• [OBJECTIVE]:
The exercise asks for every line of the data to be reproduced exactly.

(JSON records of objects)
===============
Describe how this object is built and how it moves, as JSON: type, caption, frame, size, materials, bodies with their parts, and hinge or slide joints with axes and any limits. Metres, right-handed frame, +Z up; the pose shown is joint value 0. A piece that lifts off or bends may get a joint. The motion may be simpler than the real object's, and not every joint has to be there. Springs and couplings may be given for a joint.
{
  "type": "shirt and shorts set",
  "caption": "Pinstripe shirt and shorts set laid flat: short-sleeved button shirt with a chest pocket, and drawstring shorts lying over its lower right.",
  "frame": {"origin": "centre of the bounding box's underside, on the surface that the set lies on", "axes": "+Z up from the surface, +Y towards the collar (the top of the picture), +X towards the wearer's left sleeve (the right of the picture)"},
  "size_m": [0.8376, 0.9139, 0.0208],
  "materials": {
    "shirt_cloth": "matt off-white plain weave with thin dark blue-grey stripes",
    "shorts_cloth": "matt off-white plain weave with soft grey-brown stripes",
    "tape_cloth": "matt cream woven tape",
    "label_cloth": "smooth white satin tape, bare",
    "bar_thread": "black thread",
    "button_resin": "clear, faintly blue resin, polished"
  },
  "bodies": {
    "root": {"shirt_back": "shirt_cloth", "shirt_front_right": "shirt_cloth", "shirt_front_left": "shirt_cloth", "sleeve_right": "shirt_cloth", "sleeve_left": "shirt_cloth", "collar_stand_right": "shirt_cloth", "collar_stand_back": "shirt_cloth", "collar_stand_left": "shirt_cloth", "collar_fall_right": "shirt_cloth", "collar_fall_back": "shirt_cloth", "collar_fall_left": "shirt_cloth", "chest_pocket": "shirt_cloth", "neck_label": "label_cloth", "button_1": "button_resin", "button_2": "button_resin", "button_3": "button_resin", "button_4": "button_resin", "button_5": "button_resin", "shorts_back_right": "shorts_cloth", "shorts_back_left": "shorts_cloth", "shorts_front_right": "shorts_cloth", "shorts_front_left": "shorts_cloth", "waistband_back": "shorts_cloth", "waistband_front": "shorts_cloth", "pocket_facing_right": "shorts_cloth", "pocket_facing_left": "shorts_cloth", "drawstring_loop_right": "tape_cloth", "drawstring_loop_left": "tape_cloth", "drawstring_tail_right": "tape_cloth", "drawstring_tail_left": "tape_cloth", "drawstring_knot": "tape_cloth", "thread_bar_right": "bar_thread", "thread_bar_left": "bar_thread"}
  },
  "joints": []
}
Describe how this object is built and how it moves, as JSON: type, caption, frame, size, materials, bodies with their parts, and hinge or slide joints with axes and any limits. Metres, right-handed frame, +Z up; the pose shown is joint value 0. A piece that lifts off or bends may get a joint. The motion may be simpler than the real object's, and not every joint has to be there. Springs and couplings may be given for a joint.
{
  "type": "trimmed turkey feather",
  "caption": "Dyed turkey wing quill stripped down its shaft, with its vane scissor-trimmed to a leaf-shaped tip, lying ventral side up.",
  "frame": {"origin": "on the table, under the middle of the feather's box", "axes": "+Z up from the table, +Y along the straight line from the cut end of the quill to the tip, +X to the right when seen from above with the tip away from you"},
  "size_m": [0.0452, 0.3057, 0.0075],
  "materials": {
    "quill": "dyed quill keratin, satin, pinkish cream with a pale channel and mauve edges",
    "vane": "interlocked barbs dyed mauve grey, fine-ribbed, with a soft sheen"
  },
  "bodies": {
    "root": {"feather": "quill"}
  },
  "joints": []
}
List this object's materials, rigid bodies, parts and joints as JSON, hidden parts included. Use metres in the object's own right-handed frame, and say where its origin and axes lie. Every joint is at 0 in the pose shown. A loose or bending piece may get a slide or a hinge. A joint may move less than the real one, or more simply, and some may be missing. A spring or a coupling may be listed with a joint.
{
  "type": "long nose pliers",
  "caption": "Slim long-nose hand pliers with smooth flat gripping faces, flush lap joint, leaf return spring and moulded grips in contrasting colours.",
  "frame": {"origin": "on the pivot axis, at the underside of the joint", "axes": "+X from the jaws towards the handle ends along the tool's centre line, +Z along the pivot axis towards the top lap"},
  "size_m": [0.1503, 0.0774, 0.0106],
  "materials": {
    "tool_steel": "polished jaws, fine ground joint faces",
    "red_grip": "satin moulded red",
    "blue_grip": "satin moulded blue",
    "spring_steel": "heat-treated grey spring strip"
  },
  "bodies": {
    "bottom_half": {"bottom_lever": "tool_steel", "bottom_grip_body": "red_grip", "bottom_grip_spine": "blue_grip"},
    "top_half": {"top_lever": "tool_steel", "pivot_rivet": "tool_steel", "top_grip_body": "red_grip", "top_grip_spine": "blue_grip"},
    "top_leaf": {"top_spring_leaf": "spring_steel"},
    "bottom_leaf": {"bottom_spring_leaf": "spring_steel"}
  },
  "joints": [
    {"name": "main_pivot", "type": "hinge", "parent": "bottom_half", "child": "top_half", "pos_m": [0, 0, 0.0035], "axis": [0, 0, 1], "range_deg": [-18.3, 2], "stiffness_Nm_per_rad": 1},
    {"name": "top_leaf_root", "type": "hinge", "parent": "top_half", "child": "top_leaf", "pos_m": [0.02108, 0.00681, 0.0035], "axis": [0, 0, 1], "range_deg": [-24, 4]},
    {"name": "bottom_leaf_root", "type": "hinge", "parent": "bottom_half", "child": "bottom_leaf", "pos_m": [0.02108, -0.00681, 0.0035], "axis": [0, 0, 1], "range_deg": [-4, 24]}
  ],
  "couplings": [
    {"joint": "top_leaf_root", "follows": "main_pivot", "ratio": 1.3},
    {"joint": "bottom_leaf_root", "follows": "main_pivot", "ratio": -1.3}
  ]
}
===============
• [SOLUTION TO THE PROBLEM]:
Describe how this object is built and how it moves, as JSON: type, caption, frame, size, materials, bodies with their parts, and hinge or slide joints with axes and any limits. Metres, right-handed frame, +Z up; the pose shown is joint value 0. A piece that lifts off or bends may get a joint. The motion may be simpler than the real object's, and not every joint has to be there. Springs and couplings may be given for a joint.
{
  "type": "shirt and shorts set",
  "caption": "Pinstripe shirt and shorts set laid flat: short-sleeved button shirt with a chest pocket, and drawstring shorts lying over its lower right.",
  "frame": {"origin": "centre of the bounding box's underside, on the surface that the set lies on", "axes": "+Z up from the surface, +Y towards the collar (the top of the picture), +X towards the wearer's left sleeve (the right of the picture)"},
  "size_m": [0.8376, 0.9139, 0.0208],
  "materials": {
    "shirt_cloth": "matt off-white plain weave with thin dark blue-grey stripes",
    "shorts_cloth": "matt off-white plain weave with soft grey-brown stripes",
    "tape_cloth": "matt cream woven tape",
    "label_cloth": "smooth white satin tape, bare",
    "bar_thread": "black thread",
    "button_resin": "clear, faintly blue resin, polished"
  },
  "bodies": {
    "root": {"shirt_back": "shirt_cloth", "shirt_front_right": "shirt_cloth", "shirt_front_left": "shirt_cloth", "sleeve_right": "shirt_cloth", "sleeve_left": "shirt_cloth", "collar_stand_right": "shirt_cloth", "collar_stand_back": "shirt_cloth", "collar_stand_left": "shirt_cloth", "collar_fall_right": "shirt_cloth", "collar_fall_back": "shirt_cloth", "collar_fall_left": "shirt_cloth", "chest_pocket": "shirt_cloth", "neck_label": "label_cloth", "button_1": "button_resin", "button_2": "button_resin", "button_3": "button_resin", "button_4": "button_resin", "button_5": "button_resin", "shorts_back_right": "shorts_cloth", "shorts_back_left": "shorts_cloth", "shorts_front_right": "shorts_cloth", "shorts_front_left": "shorts_cloth", "waistband_back": "shorts_cloth", "waistband_front": "shorts_cloth", "pocket_facing_right": "shorts_cloth", "pocket_facing_left": "shorts_cloth", "drawstring_loop_right": "tape_cloth", "drawstring_loop_left": "tape_cloth", "drawstring_tail_right": "tape_cloth", "drawstring_tail_left": "tape_cloth", "drawstring_knot": "tape_cloth", "thread_bar_right": "bar_thread", "thread_bar_left": "bar_thread"}
  },
  "joints": []
}
Describe how this object is built and how it moves, as JSON: type, caption, frame, size, materials, bodies with their parts, and hinge or slide joints with axes and any limits. Metres, right-handed frame, +Z up; the pose shown is joint value 0. A piece that lifts off or bends may get a joint. The motion may be simpler than the real object's, and not every joint has to be there. Springs and couplings may be given for a joint.
{
  "type": "trimmed turkey feather",
  "caption": "Dyed turkey wing quill stripped down its shaft, with its vane scissor-trimmed to a leaf-shaped tip, lying ventral side up.",
  "frame": {"origin": "on the table, under the middle of the feather's box", "axes": "+Z up from the table, +Y along the straight line from the cut end of the quill to the tip, +X to the right when seen from above with the tip away from you"},
  "size_m": [0.0452, 0.3057, 0.0075],
  "materials": {
    "quill": "dyed quill keratin, satin, pinkish cream with a pale channel and mauve edges",
    "vane": "interlocked barbs dyed mauve grey, fine-ribbed, with a soft sheen"
  },
  "bodies": {
    "root": {"feather": "quill"}
  },
  "joints": []
}
List this object's materials, rigid bodies, parts and joints as JSON, hidden parts included. Use metres in the object's own right-handed frame, and say where its origin and axes lie. Every joint is at 0 in the pose shown. A loose or bending piece may get a slide or a hinge. A joint may move less than the real one, or more simply, and some may be missing. A spring or a coupling may be listed with a joint.
{
  "type": "long nose pliers",
  "caption": "Slim long-nose hand pliers with smooth flat gripping faces, flush lap joint, leaf return spring and moulded grips in contrasting colours.",
  "frame": {"origin": "on the pivot axis, at the underside of the joint", "axes": "+X from the jaws towards the handle ends along the tool's centre line, +Z along the pivot axis towards the top lap"},
  "size_m": [0.1503, 0.0774, 0.0106],
  "materials": {
    "tool_steel": "polished jaws, fine ground joint faces",
    "red_grip": "satin moulded red",
    "blue_grip": "satin moulded blue",
    "spring_steel": "heat-treated grey spring strip"
  },
  "bodies": {
    "bottom_half": {"bottom_lever": "tool_steel", "bottom_grip_body": "red_grip", "bottom_grip_spine": "blue_grip"},
    "top_half": {"top_lever": "tool_steel", "pivot_rivet": "tool_steel", "top_grip_body": "red_grip", "top_grip_spine": "blue_grip"},
    "top_leaf": {"top_spring_leaf": "spring_steel"},
    "bottom_leaf": {"bottom_spring_leaf": "spring_steel"}
  },
  "joints": [
    {"name": "main_pivot", "type": "hinge", "parent": "bottom_half", "child": "top_half", "pos_m": [0, 0, 0.0035], "axis": [0, 0, 1], "range_deg": [-18.3, 2], "stiffness_Nm_per_rad": 1},
    {"name": "top_leaf_root", "type": "hinge", "parent": "top_half", "child": "top_leaf", "pos_m": [0.02108, 0.00681, 0.0035], "axis": [0, 0, 1], "range_deg": [-24, 4]},
    {"name": "bottom_leaf_root", "type": "hinge", "parent": "bottom_half", "child": "bottom_leaf", "pos_m": [0.02108, -0.00681, 0.0035], "axis": [0, 0, 1], "range_deg": [-4, 24]}
  ],
  "couplings": [
    {"joint": "top_leaf_root", "follows": "main_pivot", "ratio": 1.3},
    {"joint": "bottom_leaf_root", "follows": "main_pivot", "ratio": -1.3}
  ]
}